Carlos Henrique Zangrando (1994, p. 23), por sua vez, defende que a função normativa é necessária à Justiça do Trabalho:
[...] temos que o Poder Normativo é uma necessidade prática, uma vez que permite ao órgão judiciário adequar suas decisões à capacidade e ao desenvolvimento econômico das classes envolvidas no dissídio.
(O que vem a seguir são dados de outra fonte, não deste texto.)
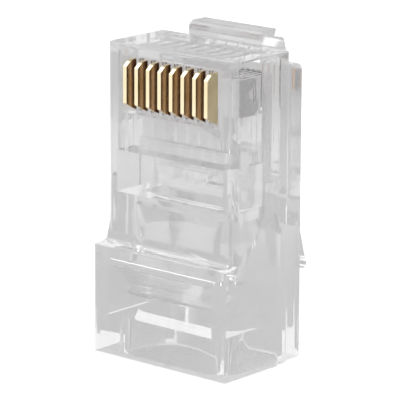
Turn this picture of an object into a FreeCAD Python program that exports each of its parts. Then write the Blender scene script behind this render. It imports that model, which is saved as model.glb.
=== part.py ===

Assim, a Justiça do Trabalho tem poderes para ‘acomodar’ a rigidez da legislação trabalhista nacional aos desníveis existentes entre as diferentes áreas econômicas e geopolíticas da Nação [...].
Bento Herculano Duarte Neto (1994, p. 23) também defende a intervenção estatal na solução dos conflitos, ao expor que:
é para proteger os trabalhadores desamparados, sem uma retaguarda sindical eficaz, que se impera a necessidade de um determinado intervencionismo estatal, em relação inversamente proporcional à força dos obreiros enquanto componentes de uma categoria profissional respectiva. Quanto mais forte a categoria, menor deve ser o intervencionismo; quanto menos forte, maior deve ser a ação do Estado.
O Brasil ainda não possui um sindicalismo forte, capaz de efetivamente pressionar as empresas à negociação coletiva. Torna-se imperativo, por essa razão, que o Estado possa intervir sempre que acionado. Além disso, ainda que as categorias busquem uma autocomposição, em muitas questões a negociação coletiva pode restar frustrada, e o Estado é o único meio disponível para a pacificação das relações de trabalho.
O debate sobre a necessidade da função normativa na Justiça do Trabalho tornou-se ainda mais acirrado com as inovações trazidas pela Emenda Constitucional 45 de 2004, que alguns entendem como tendo colocado fim ao poder normativo.